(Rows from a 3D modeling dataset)
↓↓↓
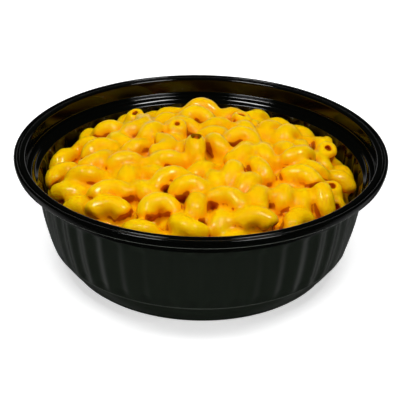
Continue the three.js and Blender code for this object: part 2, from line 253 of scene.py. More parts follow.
class HeapSettings(bpy.types.PropertyGroup):
    """Form and colours of the sauced macaroni."""

    top: FloatProperty(
        name="Top", description="The heap's middle above the plane of the lip", default=1.5 * MM,
        unit="LENGTH",
    )
    front_fall: FloatProperty(
        name="Front fall", description="How much lower the heap's edge is at the front", default=10.5 * MM,
        unit="LENGTH",
    )
    back_fall: FloatProperty(
        name="Back fall", description="How much lower the heap's edge is at the back", default=20 * MM,
        unit="LENGTH",
    )
    fillet: FloatProperty(
        name="Sauce fillet", description="Width over which sauce rounds the joints", default=3.4 * MM,
        unit="LENGTH",
    )
    cell: FloatProperty(name="Cell", description="Mesh size of the heap", default=0.72 * MM, unit="LENGTH")
    seed: IntProperty(
        name="Seed", description="Start of the draws for the scattered elbows", default=21, min=1
    )
    sauce: FloatVectorProperty(
        name="Sauce", description="Colour of the coated tubes", default=(0.81, 0.465, 0.0003), subtype="COLOR"
    )
    pale: FloatVectorProperty(
        name="Pale sauce", description="Colour where the coat is thin", default=(0.85, 0.53, 0.0006),
        subtype="COLOR",
    )
    # painted shade, partly pooled sauce: the more orange, darker colour of joints, steep sides and undersides
    pool: FloatVectorProperty(
        name="Deep sauce", description="Colour of sauce lying deep in the joints",
        default=(0.88, 0.33, 0.0003), subtype="COLOR",
    )
    # painted shade: the dark red-brown of the most closed-in places, such as the insides of the bores
    hollow: FloatVectorProperty(
        name="Hollow", description="Colour inside the tubes", default=(0.5, 0.1, 0.0005), subtype="COLOR"
    )


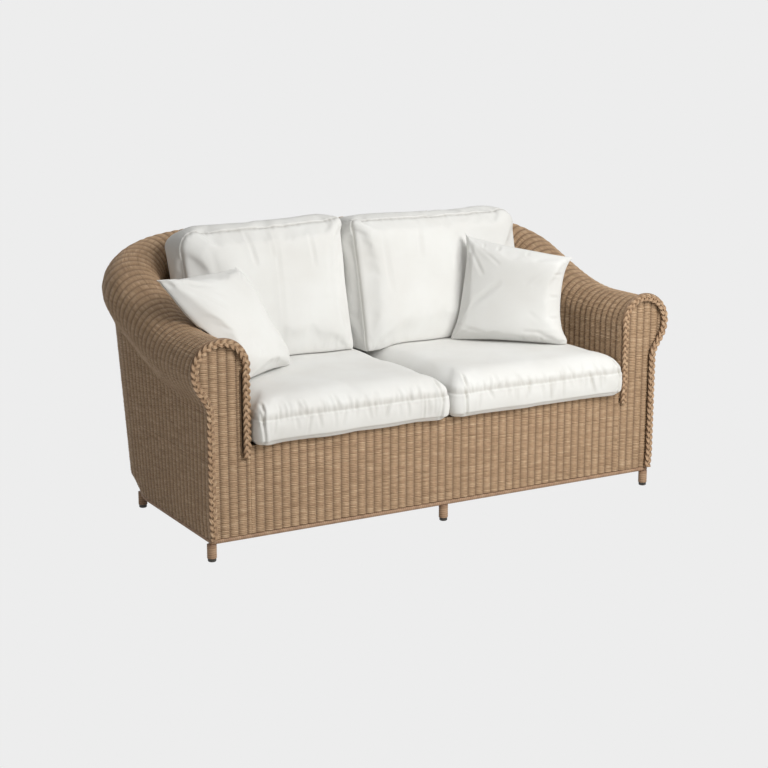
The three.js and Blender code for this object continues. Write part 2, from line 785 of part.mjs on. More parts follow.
const seat_cushions = [["left", -1], ["right", 1]].map(([name, side]) => {
  const rear = [seat_rear_corner_radius, seat_inner_corner_radius];
  const front = [seat_front_corner_radius, seat_front_corner_radius];
  const radii = side > 0 ? [...rear, ...front] : [...rear.reverse(), ...front];
  const form = boxedCushion(seat_half_width, seat_half_depth, radii, seat_border_height, seat_crown_height, 0);
  const cushion = addPiece(`seat_cushion_${name}`, form, "cover");
  cushion.position.set(side * seat_middle_x, seat_front + seat_half_depth, seat_base);
  return cushion;
});

// Back cushions standing on the seat cushions and leaning on the back
const back_cushion_half_height = back_cushion_height / 2;
const back_cushion_rear = inner_back_face - back_cushion_wall_gap;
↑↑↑
## Prompt
Please write out the material word for word from its first line through the line holding "and colours of", including both, and no line past it.

## Response to the task
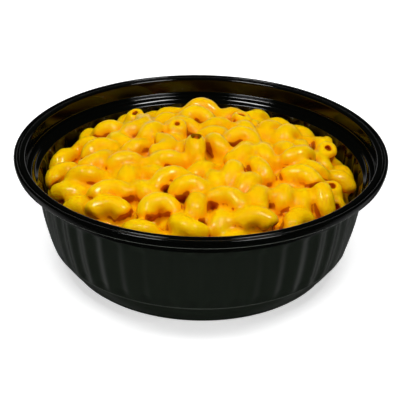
Continue the three.js and Blender code for this object: part 2, from line 253 of scene.py. More parts follow.
class HeapSettings(bpy.types.PropertyGroup):
    """Form and colours of the sauced macaroni."""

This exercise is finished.